[Given instruction]: Everything from the first line to the line containing "return shape - rod((PEDAL_X" is to be repeated exactly; nothing past it.

————————

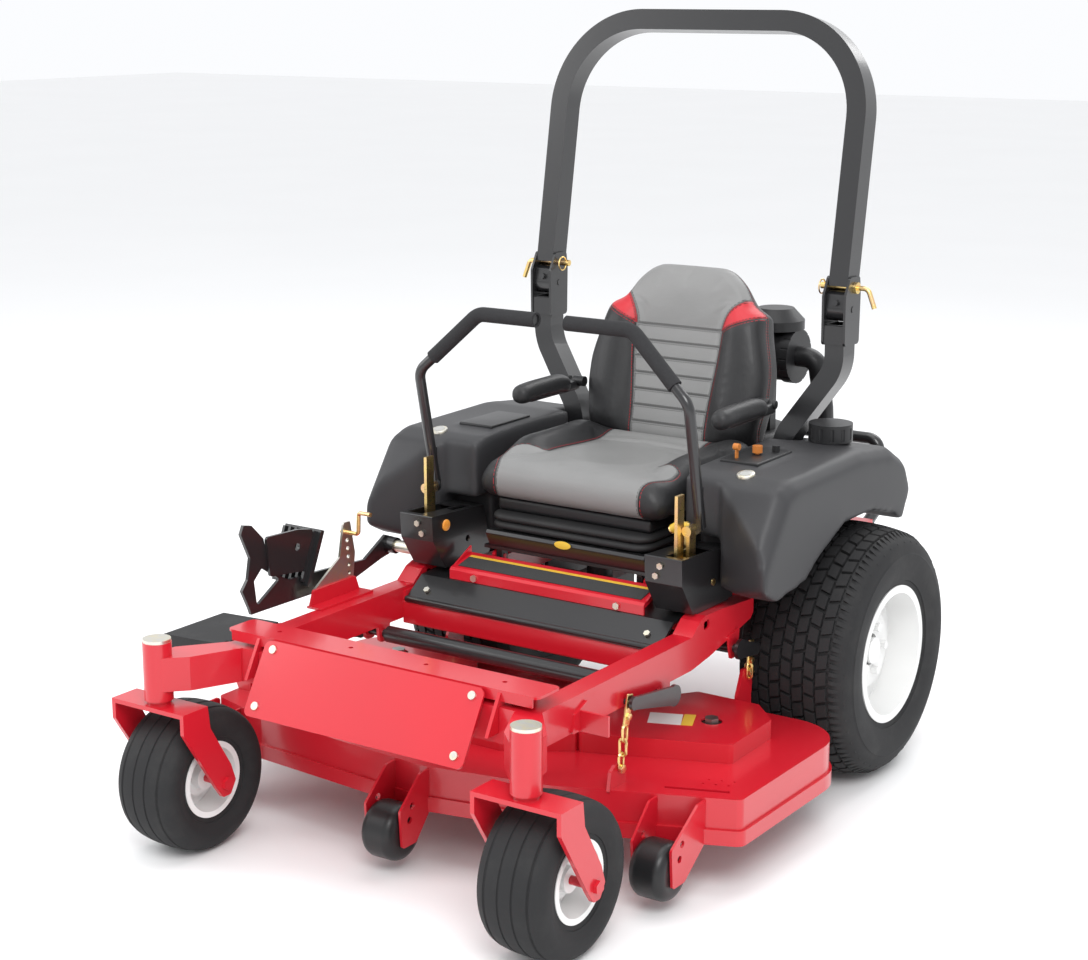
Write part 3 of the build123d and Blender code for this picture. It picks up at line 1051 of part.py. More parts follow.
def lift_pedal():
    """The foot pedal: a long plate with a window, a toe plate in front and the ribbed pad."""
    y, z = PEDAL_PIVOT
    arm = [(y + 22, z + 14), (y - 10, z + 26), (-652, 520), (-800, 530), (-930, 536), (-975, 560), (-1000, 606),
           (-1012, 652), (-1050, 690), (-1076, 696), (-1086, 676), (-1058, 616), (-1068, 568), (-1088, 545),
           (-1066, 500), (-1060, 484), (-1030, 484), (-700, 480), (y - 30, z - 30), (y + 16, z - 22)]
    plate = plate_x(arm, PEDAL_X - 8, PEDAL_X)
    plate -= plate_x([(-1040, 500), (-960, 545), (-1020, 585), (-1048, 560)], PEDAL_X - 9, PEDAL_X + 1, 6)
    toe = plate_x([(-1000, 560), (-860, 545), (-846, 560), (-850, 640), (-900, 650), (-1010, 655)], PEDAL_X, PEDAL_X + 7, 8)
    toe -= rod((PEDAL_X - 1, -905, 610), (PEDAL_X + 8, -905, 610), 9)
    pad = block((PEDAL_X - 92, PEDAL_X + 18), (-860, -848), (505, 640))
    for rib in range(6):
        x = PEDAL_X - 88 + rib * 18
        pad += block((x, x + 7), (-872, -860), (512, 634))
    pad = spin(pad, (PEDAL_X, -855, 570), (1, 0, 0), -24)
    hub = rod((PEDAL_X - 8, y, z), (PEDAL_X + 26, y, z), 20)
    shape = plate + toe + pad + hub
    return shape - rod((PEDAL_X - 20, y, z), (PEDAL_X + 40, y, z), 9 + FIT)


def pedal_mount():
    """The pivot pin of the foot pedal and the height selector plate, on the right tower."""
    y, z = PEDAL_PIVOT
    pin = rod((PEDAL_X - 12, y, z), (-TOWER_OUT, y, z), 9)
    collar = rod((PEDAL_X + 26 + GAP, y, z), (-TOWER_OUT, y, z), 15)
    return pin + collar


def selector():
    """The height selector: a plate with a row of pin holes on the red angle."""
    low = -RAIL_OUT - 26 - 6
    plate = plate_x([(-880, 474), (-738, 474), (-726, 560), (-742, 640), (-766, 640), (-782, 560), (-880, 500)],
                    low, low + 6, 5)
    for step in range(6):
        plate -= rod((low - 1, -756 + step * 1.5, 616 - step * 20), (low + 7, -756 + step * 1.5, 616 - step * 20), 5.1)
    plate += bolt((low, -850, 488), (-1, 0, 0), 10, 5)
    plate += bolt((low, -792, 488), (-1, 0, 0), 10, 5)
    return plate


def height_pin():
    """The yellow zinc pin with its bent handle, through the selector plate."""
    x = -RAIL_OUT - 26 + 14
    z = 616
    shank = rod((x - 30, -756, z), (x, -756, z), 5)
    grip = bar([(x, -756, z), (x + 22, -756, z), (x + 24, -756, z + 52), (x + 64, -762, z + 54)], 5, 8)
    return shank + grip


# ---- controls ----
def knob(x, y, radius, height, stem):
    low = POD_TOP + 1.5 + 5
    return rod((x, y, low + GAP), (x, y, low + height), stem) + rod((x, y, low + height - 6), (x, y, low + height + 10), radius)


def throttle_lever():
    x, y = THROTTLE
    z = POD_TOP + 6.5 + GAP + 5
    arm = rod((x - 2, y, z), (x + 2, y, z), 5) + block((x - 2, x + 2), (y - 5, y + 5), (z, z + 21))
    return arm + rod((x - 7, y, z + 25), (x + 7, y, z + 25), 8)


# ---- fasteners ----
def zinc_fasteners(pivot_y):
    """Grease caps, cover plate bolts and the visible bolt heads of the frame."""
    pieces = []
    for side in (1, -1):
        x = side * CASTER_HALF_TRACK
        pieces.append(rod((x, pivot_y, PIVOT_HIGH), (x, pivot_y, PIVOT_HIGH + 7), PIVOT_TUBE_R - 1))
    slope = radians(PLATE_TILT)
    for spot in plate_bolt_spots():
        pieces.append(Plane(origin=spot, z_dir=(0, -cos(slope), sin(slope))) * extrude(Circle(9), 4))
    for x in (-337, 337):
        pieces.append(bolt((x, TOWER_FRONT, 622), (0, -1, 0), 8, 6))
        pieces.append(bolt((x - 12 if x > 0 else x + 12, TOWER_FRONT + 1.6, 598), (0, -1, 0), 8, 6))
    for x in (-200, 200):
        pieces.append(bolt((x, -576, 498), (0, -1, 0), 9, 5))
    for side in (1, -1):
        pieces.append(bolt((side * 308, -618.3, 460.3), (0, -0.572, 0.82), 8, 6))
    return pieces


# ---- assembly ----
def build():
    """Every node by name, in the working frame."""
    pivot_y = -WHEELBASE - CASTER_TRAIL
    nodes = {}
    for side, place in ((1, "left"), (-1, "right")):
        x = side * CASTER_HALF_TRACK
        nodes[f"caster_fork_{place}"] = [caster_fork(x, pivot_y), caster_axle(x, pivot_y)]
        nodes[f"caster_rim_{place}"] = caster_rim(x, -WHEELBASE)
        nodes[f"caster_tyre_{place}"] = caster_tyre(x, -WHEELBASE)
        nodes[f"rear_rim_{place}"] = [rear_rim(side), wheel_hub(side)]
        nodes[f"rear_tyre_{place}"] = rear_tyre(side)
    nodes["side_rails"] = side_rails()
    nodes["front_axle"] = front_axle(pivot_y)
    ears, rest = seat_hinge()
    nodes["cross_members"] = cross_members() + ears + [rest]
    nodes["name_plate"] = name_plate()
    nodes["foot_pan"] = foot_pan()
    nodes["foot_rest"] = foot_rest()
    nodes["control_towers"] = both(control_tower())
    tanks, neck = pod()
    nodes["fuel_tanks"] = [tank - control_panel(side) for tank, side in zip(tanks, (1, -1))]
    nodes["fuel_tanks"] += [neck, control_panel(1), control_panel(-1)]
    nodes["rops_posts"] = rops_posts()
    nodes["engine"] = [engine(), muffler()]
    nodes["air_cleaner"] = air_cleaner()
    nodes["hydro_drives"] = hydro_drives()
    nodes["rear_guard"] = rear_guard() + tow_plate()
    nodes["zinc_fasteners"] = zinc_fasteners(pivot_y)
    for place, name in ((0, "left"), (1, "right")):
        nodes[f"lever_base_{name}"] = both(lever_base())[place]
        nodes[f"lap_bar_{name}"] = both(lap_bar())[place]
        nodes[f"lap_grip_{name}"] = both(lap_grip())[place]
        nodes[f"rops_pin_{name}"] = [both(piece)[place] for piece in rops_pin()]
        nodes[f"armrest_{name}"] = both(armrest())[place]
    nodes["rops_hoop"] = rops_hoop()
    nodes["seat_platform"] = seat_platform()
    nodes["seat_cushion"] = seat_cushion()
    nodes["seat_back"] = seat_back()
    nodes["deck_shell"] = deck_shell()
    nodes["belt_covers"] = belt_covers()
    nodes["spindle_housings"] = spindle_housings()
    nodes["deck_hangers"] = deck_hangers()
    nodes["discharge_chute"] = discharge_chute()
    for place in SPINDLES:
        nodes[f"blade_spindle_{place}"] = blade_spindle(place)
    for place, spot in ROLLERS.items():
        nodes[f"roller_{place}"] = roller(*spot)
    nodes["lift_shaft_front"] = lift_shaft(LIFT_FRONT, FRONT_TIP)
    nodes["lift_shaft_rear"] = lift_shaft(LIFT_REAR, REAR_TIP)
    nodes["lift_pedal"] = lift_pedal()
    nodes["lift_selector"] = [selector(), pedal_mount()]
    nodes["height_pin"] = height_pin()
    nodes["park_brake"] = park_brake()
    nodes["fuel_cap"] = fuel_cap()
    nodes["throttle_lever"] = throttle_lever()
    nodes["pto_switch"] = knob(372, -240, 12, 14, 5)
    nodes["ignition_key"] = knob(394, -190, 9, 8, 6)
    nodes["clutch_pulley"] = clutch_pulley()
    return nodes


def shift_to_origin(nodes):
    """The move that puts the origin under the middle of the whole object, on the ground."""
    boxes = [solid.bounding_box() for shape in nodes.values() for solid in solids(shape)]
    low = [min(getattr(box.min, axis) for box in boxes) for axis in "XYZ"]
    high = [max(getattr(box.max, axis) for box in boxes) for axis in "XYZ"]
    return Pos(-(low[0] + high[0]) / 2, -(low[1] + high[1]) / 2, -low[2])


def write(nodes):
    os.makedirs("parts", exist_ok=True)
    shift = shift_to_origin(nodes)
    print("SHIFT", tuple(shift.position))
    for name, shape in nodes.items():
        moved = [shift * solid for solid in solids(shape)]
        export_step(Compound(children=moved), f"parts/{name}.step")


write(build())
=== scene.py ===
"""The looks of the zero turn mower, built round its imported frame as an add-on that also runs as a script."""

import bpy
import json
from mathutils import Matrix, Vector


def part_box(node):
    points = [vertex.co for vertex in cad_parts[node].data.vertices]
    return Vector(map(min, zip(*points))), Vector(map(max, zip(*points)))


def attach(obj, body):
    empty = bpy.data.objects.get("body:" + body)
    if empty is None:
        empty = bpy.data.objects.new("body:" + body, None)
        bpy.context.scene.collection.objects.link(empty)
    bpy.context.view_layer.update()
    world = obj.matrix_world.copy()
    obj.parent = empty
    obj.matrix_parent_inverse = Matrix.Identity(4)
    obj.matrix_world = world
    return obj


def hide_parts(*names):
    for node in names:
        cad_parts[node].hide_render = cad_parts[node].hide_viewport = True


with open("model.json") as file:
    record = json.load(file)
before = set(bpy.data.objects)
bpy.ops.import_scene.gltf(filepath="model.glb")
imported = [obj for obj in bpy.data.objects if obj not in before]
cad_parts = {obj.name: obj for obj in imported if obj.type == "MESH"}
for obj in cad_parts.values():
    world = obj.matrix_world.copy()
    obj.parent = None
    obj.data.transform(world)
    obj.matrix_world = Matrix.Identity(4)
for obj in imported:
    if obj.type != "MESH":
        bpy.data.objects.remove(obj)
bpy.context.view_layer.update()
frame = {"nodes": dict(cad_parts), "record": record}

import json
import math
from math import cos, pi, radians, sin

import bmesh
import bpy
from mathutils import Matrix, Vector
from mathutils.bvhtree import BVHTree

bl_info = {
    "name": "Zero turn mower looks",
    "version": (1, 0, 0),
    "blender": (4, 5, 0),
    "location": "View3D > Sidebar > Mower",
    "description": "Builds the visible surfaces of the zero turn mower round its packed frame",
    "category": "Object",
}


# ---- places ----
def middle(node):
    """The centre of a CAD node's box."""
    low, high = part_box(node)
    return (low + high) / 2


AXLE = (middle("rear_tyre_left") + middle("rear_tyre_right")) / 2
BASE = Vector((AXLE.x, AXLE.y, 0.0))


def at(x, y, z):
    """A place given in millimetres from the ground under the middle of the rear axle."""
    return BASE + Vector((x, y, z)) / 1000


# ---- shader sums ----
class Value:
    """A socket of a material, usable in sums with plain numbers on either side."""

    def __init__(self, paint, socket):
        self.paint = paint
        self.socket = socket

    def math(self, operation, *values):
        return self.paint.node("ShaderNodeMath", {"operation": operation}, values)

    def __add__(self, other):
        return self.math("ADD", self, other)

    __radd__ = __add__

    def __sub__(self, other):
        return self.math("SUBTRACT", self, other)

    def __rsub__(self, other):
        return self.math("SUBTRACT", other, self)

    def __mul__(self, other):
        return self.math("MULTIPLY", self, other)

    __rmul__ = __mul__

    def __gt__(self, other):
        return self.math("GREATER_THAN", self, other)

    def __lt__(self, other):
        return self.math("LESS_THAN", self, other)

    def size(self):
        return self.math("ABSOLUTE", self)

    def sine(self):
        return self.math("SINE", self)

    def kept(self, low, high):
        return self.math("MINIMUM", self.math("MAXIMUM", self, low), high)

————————

[Written reply]:
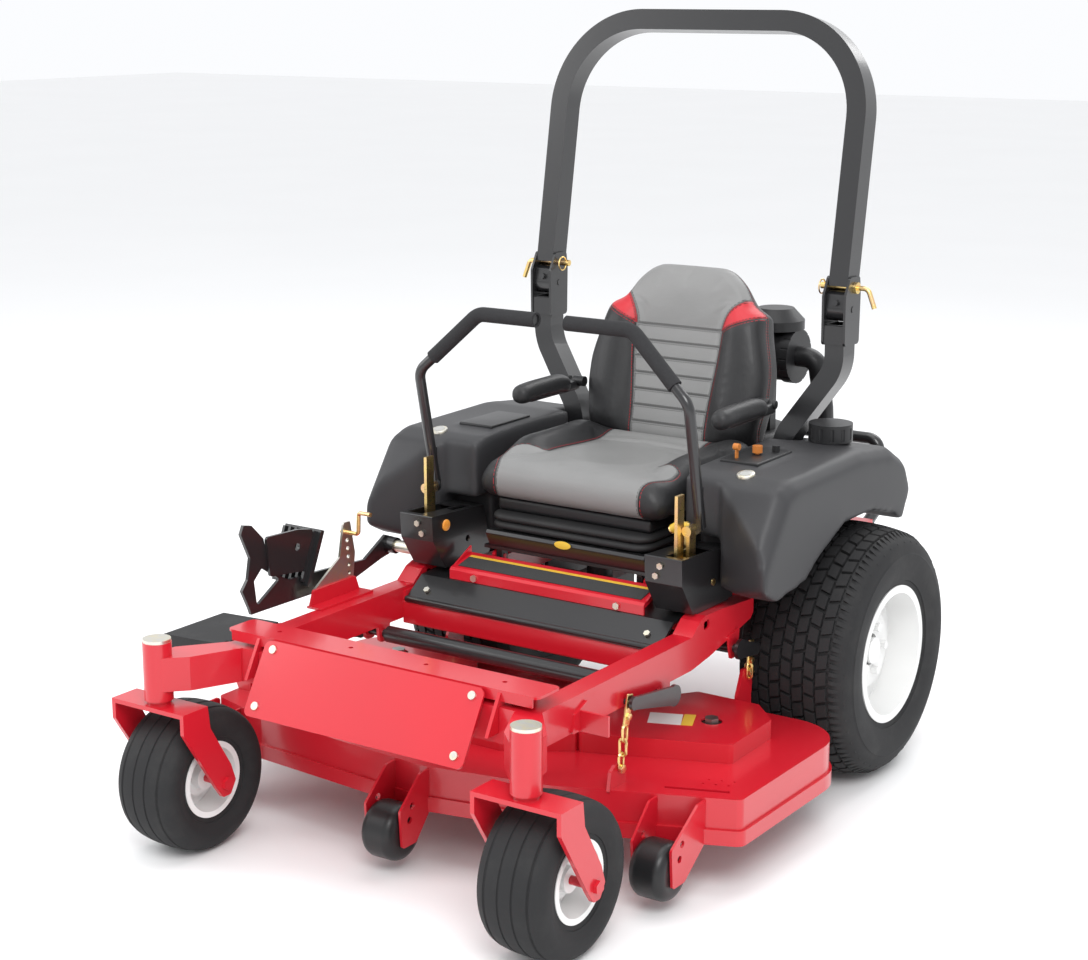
Write part 3 of the build123d and Blender code for this picture. It picks up at line 1051 of part.py. More parts follow.
def lift_pedal():
    """The foot pedal: a long plate with a window, a toe plate in front and the ribbed pad."""
    y, z = PEDAL_PIVOT
    arm = [(y + 22, z + 14), (y - 10, z + 26), (-652, 520), (-800, 530), (-930, 536), (-975, 560), (-1000, 606),
           (-1012, 652), (-1050, 690), (-1076, 696), (-1086, 676), (-1058, 616), (-1068, 568), (-1088, 545),
           (-1066, 500), (-1060, 484), (-1030, 484), (-700, 480), (y - 30, z - 30), (y + 16, z - 22)]
    plate = plate_x(arm, PEDAL_X - 8, PEDAL_X)
    plate -= plate_x([(-1040, 500), (-960, 545), (-1020, 585), (-1048, 560)], PEDAL_X - 9, PEDAL_X + 1, 6)
    toe = plate_x([(-1000, 560), (-860, 545), (-846, 560), (-850, 640), (-900, 650), (-1010, 655)], PEDAL_X, PEDAL_X + 7, 8)
    toe -= rod((PEDAL_X - 1, -905, 610), (PEDAL_X + 8, -905, 610), 9)
    pad = block((PEDAL_X - 92, PEDAL_X + 18), (-860, -848), (505, 640))
    for rib in range(6):
        x = PEDAL_X - 88 + rib * 18
        pad += block((x, x + 7), (-872, -860), (512, 634))
    pad = spin(pad, (PEDAL_X, -855, 570), (1, 0, 0), -24)
    hub = rod((PEDAL_X - 8, y, z), (PEDAL_X + 26, y, z), 20)
    shape = plate + toe + pad + hub
    return shape - rod((PEDAL_X - 20, y, z), (PEDAL_X + 40, y, z), 9 + FIT)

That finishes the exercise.